Виктор Петрович тяжело вздохнул. По нему было видно, что больше сопротивляться у него не было ни сил, ни желания. Его оборону всё-таки проломили, и остаётся лишь один вариант – поднять белый флаг.
— Выйти на связь будет сложно, даже с нашими армейскими рациями, — угрюмо проговорил он. — Для этого потребуется подняться на приличную высоту, но даже там сигнал будет идти с помехами. Разобрать что-либо будет проблематично.
— Да, обычные рации нам тут не помогут, — сказал Семён Владимирович с дальнего конца. — Нам нужен хороший радиопередатчик.
— Такого у нас нет, — посмотрел на него Виктор Петрович.
Семён Владимирович поднялся со своего места, посмотрел на своих коллег и сказал:
— Я раньше был связистом. У меня дома хранится переносной армейский радиопередатчик с антенной. Вещь раритетная. Он, конечно, старый, ещё советского образца, но был в рабочем состоянии, когда я проверял его в последний раз. Если квартира смогла уцелеть, то и радиопередатчик тоже должен остаться целым. Его мощности вполне хватит.

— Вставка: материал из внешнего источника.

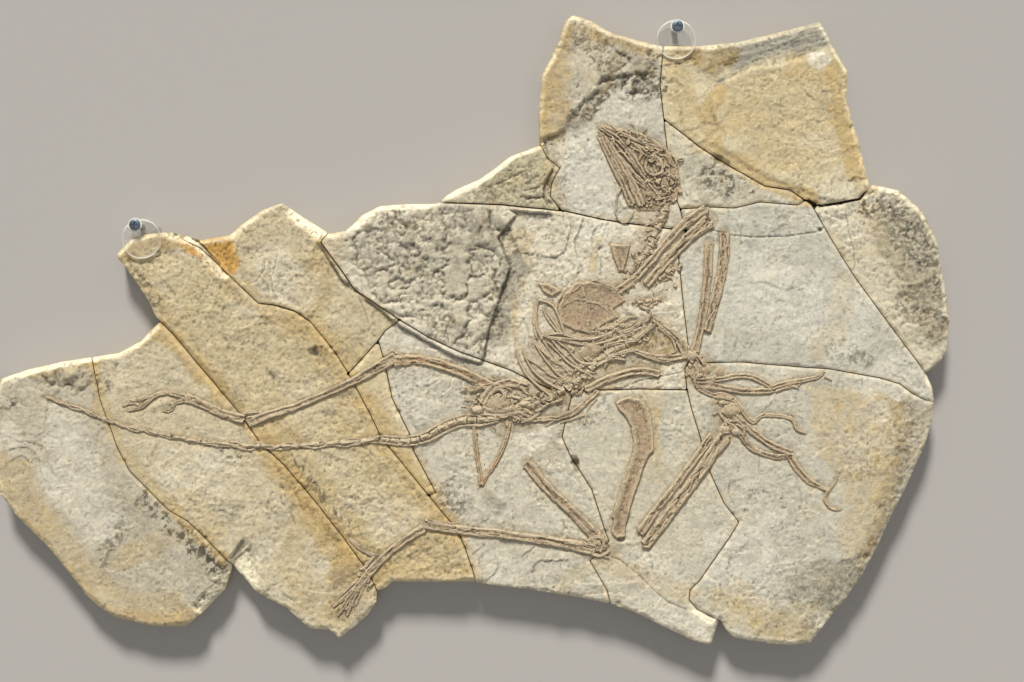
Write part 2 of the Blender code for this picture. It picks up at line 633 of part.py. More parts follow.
def break_wall(name, route):
    """A thin upright wall along a break, wide enough to part what it passes through."""
    half = WIDE_BREAKS.get(name, BREAK_WIDTH) / 2
    points = [on_slab(point) for point in route]
    across = [Vector((-way.y, way.x)) * half for way in directions(points)]
    one_side = [point + side for point, side in zip(points, across)]
    other_side = [point - side for point, side in zip(points, across)]
    return prism("break_" + name, one_side + other_side[::-1], (
        (0, -CUTTER_REACH), (0, SLAB_THICKNESS + BEDDING_ROOT)))


def part_slab(slab, parent):
    """Cuts the slab along its breaks and names the fragment that lies under each seed point."""
    for name, route in BREAKS.items():
        combine(slab, [break_wall(name, route)], "DIFFERENCE")
    for name, (seed, tone) in FRAGMENTS.items():
        bm = bmesh.new()
        bm.from_mesh(slab.data)
        groups = islands(bm)
        x, y = on_slab(seed)
        over = [group for group in groups if any(
            face.normal.z > LEVEL_FACE and bmesh.geometry.intersect_face_point(face, (x, y, face.verts[0].co.z))
            for face in group)]
        others = [face for group in groups if group is not over[0] for face in group]
        bmesh.ops.delete(bm, geom=others, context="FACES")
        finish(add_object(name, bm), tone, parent)
    remove_objects([slab])


def build_holder(side, screw_point, disc_point, spacer_start, parent):
    """A clear disc over the slab's edge, its spacer down to the wall, and its screw."""
    foot = SLAB_THICKNESS + TOUCH_GAP
    top = foot + HOLDER_THICKNESS
    disc = place_at(turned(f"holder_{side}", (
        (HOLDER_RADIUS - HOLDER_BEVEL, foot), (HOLDER_RADIUS, foot + HOLDER_BEVEL),
        (HOLDER_RADIUS, top - HOLDER_BEVEL), (HOLDER_RADIUS - HOLDER_BEVEL, top))), disc_point)
    spacer_radius = HOLDER_RADIUS - 2 * HOLDER_BEVEL
    towards_screw = (on_slab(screw_point) - on_slab(disc_point)).normalized()
    half_turn = math.acos(spacer_start / spacer_radius)
    middle = math.atan2(towards_screw.y, towards_screw.x)
    arc = [middle + half_turn * (2 * k / SPACER_STEPS - 1) for k in range(SPACER_STEPS + 1)]
    outline = [on_slab(disc_point) + Vector((math.cos(angle), math.sin(angle))) * spacer_radius
               for angle in arc]
    spacer = prism("spacer", outline, ((0, 0), (0, foot + HOLDER_THICKNESS / 2)))
    combine(disc, [spacer], "UNION")
    bore_radius = SCREW_RADIUS + TOUCH_GAP
    bore = place_at(turned("bore", (
        (bore_radius, -CUTTER_REACH), (bore_radius, top + CUTTER_REACH))), screw_point)
    combine(disc, [bore], "DIFFERENCE")
    finish(disc, ACRYLIC, parent)
    head = top + TOUCH_GAP
    crown = head + SCREW_HEAD_HEIGHT
    profile = [(SCREW_RADIUS, TOUCH_GAP), (SCREW_RADIUS, head)]
    profile += [(SCREW_HEAD_RADIUS * radius, head + SCREW_HEAD_HEIGHT * height)
                for radius, height in SCREW_HEAD_SHAPE]
    screw = place_at(turned(f"screw_{side}", profile), screw_point)
    for length, width in (SLOT_SIZE, SLOT_SIZE[::-1]):
        corners = [on_slab(screw_point) + Vector((x * length / 2, y * width / 2))
                   for x, y in ((-1, -1), (1, -1), (1, 1), (-1, 1))]
        slot = prism("slot", corners, ((0, crown - SLOT_DEPTH), (0, crown + CUTTER_REACH)))
        combine(screw, [slot], "DIFFERENCE")
    finish(screw, ZINC_STEEL, parent)


def main():
    """Builds the slab, the skeleton and the two holders under one empty."""
    clear_scene()
    fossil = bpy.data.objects.new("fossil_slab", None)
    bpy.context.scene.collection.objects.link(fossil)
    part_slab(slab_blank(), fossil)
    build_bones(fossil)
    for side, sizes in HOLDERS.items():
        build_holder(side, *sizes, fossil)


main()
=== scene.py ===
"""Looks for a fossil slab: pale mudstone with the skeleton of a long-tailed early bird in relief.

The stone's fragments are fine relief surfaces inside the outlines of their solids. Bones are relief
pieces that rise out of the stone, vertebrae and ribs are swept and strung along paths by node
trees, and the two clear holders stand over the slab's edge with their screws.
"""

import logging
import math
from dataclasses import dataclass, field
from enum import Enum
from typing import Callable, Iterable, Sequence

import bmesh
import bpy
import numpy as np
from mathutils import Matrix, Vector

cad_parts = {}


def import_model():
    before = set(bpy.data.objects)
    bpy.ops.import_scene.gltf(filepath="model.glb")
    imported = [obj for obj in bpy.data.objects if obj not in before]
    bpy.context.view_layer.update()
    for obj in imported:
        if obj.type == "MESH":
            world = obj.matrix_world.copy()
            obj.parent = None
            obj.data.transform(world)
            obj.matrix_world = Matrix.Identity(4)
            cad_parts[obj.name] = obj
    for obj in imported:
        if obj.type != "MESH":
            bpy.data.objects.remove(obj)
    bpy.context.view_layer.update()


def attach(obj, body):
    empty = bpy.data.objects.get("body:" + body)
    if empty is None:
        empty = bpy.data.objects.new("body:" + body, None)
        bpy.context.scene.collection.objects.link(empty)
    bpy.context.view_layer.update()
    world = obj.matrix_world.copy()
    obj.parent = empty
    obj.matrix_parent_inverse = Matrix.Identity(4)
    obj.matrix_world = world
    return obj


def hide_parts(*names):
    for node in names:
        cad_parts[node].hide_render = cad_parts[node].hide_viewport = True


MM = 0.001
# The corners of a square, anticlockwise
SQUARE = ((-1, -1), (1, -1), (1, 1), (-1, 1))
LOG = logging.getLogger("fossil_slab")

# The plan sheet: x runs right and y runs down, and the slab's middle is the origin
SHEET_UNIT = 728 * MM / 956
SHEET_MIDDLE = (472.0, 330.0)
SLAB_TOP = 22 * MM

STONE_CELL = 0.8 * MM
BONE_CELL = 0.45 * MM
BONE_SUNK = 1.2 * MM
CEILING = 27.8 * MM
SIDE_ROWS = 12
SEED = 11
STONE_SHARP, BONE_SHARP, TURNED_SHARP = (math.radians(turn) for turn in (58, 70, 35))

Point = tuple[float, float]
Array = np.ndarray


def number(cell: str) -> float | int:
    """Reads one number, whole where it is written so."""
    return float(cell) if "." in cell else int(cell)


def points(table: str) -> tuple[Point, ...]:
    """Reads sheet points that are written as x,y with spaces between them."""
    return tuple(tuple(number(value) for value in pair.split(",")) for pair in table.split())


@dataclass(frozen=True)
class Row:
    """A row of a table: first its words and colours, then its sizes, then its sheet points."""

    words: tuple[str, ...]
    sizes: tuple[float | int, ...]
    points: tuple[Point, ...]


def rows_of(table: str) -> list[Row]:
    """Reads a table whose rows have semicolons between them.

    Args:
        table: the rows, with spaces between their cells.
    Returns:
        The rows in their order.
    """
    rows = []
    for line in table.split(";"):
        cells = line.split()
        words = [cell for cell in cells if cell[0].isalpha() or cell[0] == "#"]
        sizes = [number(cell) for cell in cells if "," not in cell and cell not in words]
        pairs = " ".join(cell for cell in cells if "," in cell)
        rows.append(Row(tuple(words), tuple(sizes), points(pairs)))
    return rows


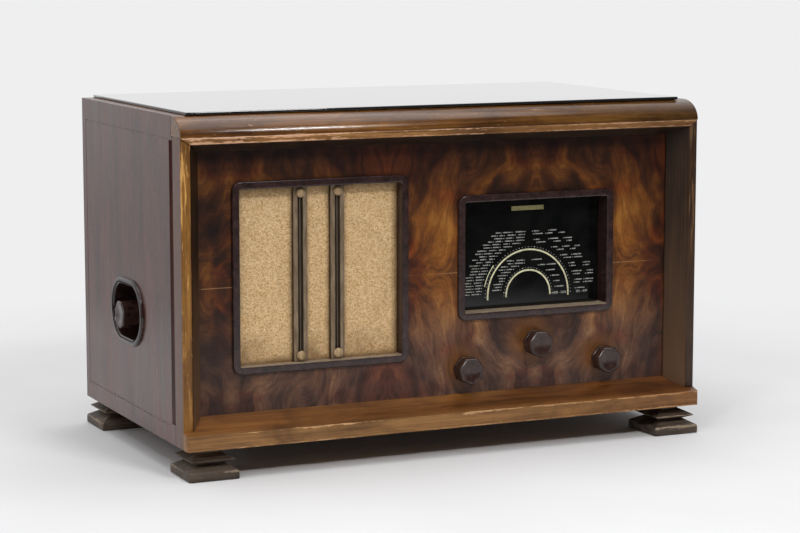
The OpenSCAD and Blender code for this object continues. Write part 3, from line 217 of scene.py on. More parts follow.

— Далеко до вашего дома? — спросила ректор.
— Нет. Я жил в новом жилом комплексе, который успели достроить как раз перед тем, как всё случилось. Он располагается внизу, у продольной, напротив торгового центра.
Виктор Петрович отошёл от стола и прошёлся, приложив палец к подбородку и о чём-то глубоко задумавшись. Его лицо потускнело, взгляд был устремлён в пол. Я хорошо запомнил это выражение: точно такое же было тогда, в караулке, когда я рассказал об увиденном.
Старый охранник остановился рядом со мной, и наши взгляды пересеклись.
— Это совсем близко, — сказала ректор, переведя взгляд на Виктора Петровича. — И высотка совсем новая, на двадцать с лишним этажей, если память мне не изменяет.
— Такое как раз подойдёт, чтобы поймать сигнал, — сказал Семён Владимирович. — Кроме того, подниматься на самый верх может и не придётся. Передатчик хорошо ловит и в квартире.
— Что скажете? — спросила ректор, всё так же смотря на охранника.
Виктор Петрович медленно развернулся, неохотно отрывая от меня глаза.